Motherboard Storage Configuration
These days, the chipset determines the storage configuration for the most part. The only variation tends to be with the amount of M.2 slots provisioned on a given design. The ASUS Prime X299 Edition 30 is no exception. It offers 8x SATA 6Gb/s ports and three M.2 slots. There are two 110mm long PCIe M.2 slots and one vertical slot. One of the standard slots does support both SATA and PCIe based devices. The others are PCIe only. The ASUS Prime X299 Edition 30 also offers Intel Rapid Storage Technology, Virtual RAID on CPU (vROC), and Optane memory support. All of these are standard features for an X299 Express chipset based motherboard.
50MB Test Set
In the 50MB read test set, we saw our AHCI volume score a result of 707MB/s. The RAID 0 test fared worse, as it doesn’t typically do well in this type of workload. USB 3.1 results were somewhat on the high side, while USB 2.0 scores were right on the money in terms of what we expected.
In the 50MB write test, we saw a result of 303MB/s from our RAID 0 configuration. Writes are one area where RAID 0 can improve performance, which is a stark contrast to the read test where RAID 0 hurts performance. USB results are more or less fixed by the write speed of the test device. However, we can see there are no additional bottlenecks or abnormalities with the test.
100MB Test Set
Here we can see RAID 0 finally comes into play with the larger data set and extend performance substantially. AHCI results were just under half as fast at 291MB/s compared to 606MB/s. USB 2.0 and 3.x results were what we expected coming in at 39MB/s and 305MB/s respectively.
Here we can see a result of 168MB/s for the AHCI volume and 322MB/s for the RAID 0 configuration. Again, USB speeds were in the predicted range and no anomalies were encountered during testing. Performance for these storage solutions was what we would have anticipated across the board, although SATA performance, in general, was on the high side of what we’ve seen from X299 motherboards. It’s worth pointing out how inconsistent these tests can sometimes be when comparing different motherboards. However, there is still a range of results one can expect to see and the performance of the ASUS Prime X299 Edition 30 fit well within that range.
NVMe Drive Testing
NVMe testing is a bit different than other storage testing in that the results are almost entirely dependent on the device your testing rather than the bus it is attached to. Since NVMe devices are basically PCI-Express on the back end, the drives being tested perform almost the same to the MB on every board we test them on. This case was no exception. As we often see, one of the read scores is slightly lower than the others, and while this can vary somewhat, the results are all within a very predictable for a given drive. These numbers are close to the advertised specifications for our Samsung 970 EVO NVMe drives. Moreover, these results are also nearly identical to other systems we’ve tested these drives on.

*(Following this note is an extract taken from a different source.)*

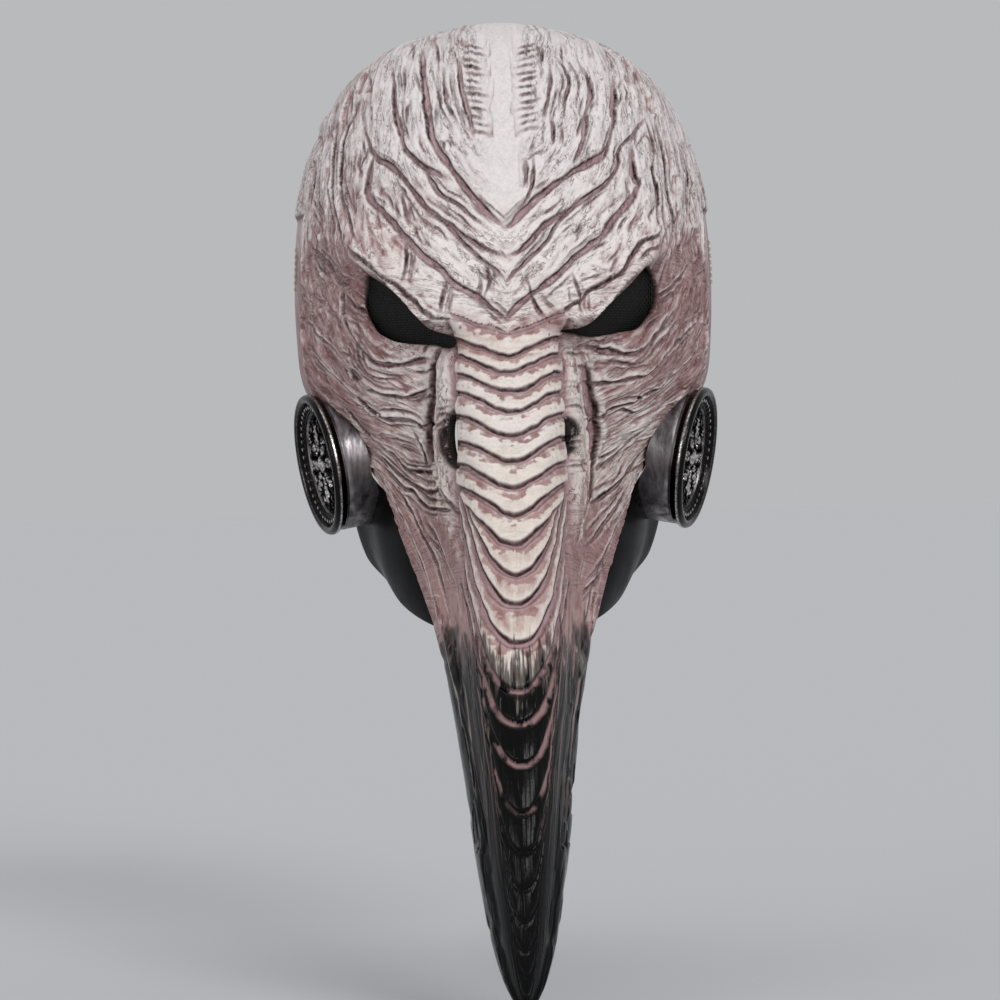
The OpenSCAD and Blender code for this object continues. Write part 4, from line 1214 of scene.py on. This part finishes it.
    worn = np.concatenate([worn.ravel(), np.zeros(cols)])
    insert = mesh_piece(f"disc_rosette_{word}", disc_place(side, verts), faces, mats["insert"],
                        {"worn": worn})
    hard_part(insert, f"disc_insert_{word}")


def antiqued(name, low, high, worn_from, rough):
    """Dark cast metal whose raised edges are rubbed bright."""
    m = Nodes(name)
    worn = m.attribute("worn").outputs["Fac"]
    uneven = m.range(m.noise(900, 3), 0.4, 0.6, 0.35, 1.0)
    rubbed = m.math("MULTIPLY", m.range(worn, worn_from, 1.0, 0, 1), uneven)
    m.link(m.mix(rubbed, low, high), m.shader.inputs["Base Color"])
    m.link(m.range(m.noise(800, 3), 0.3, 0.7, rough - 0.1, rough + 0.1), m.shader.inputs["Roughness"])
    m.set(Metallic=1.0)
    m.bump((m.noise(1100, 4, 0.6), 0.25, 0.0004))
    return m.material


def closed_sheet(outer, inner):
    """Points and faces of a closed shell between two grids of points."""
    rows, cols = outer.shape[:2]
    base = grid_faces(rows, cols)
    half = rows * cols
    faces = [base, base[:, ::-1] + half]
    index = np.arange(half).reshape(rows, cols)
    for line in (index[0], index[-1][::-1], index[:, 0][::-1], index[:, -1]):
        a, b = line[:-1], line[1:]
        faces.append(np.stack([b, a, a + half, b + half], -1))
    return np.vstack([outer.reshape(-1, 3), inner.reshape(-1, 3)]), np.vstack(faces)


def smooth_edge(distance, radius):
    """How far a wall is drawn in near its edge, for a round rim."""
    q = np.clip(1 - distance / radius, 0, 1)
    return 1 - np.sqrt(1 - q * q * 0.98)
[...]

This indicates there are no bottlenecks or latency issues brought about by firmware or other variables introduced in the given motherboard design. The Prime X299 Edition 30 does offer RAID support via the PCH or via the CPU’s PCIe lanes if you have a vROC license key. I do not have such a key, so testing there isn’t possible at present. Unfortunately, I didn’t test NVMe RAID 0 performance in this case. The issue I experienced isn’t ASUS’s fault, but rather its something with Intel’s drivers. When you configure the NVMe RAID 0 array, it isn’t going to be bootable on Intel’s platform without a vROC key, or Intel’s SSD drives. This is compounded by the fact that even if you don’t want a bootable NVMe array, the RAID function is enabled and RAID drivers have to be installed for the chipset. This caused BSOD’s during the installation of the OS on a single drive. The way this was configured, was that I had three identical drives connected to the motherboard. Two were an array and one wasn’t.
AMD actually has a “RAIDable” mode where you can have a single drive which is essentially not part of an array and then install works fine. Sure, their chipset drivers and storage controllers are harder to work with, but in this instance, AMD’s solution is far better than Intel’s when it comes to more complex array configurations. A workaround for this involves installing the OS to a SATA device and retesting. However, this forces one to configure the OS and testing environment on a different type of device a second time and thus, doubles the setup time. For these reasons, NVMe RAID performance wasn’t tested here. It is worth mentioning that the motherboard does support both NVMe RAID via the PCH and the CPU, should you want to take advantage of it, but we don’t have numbers for that here.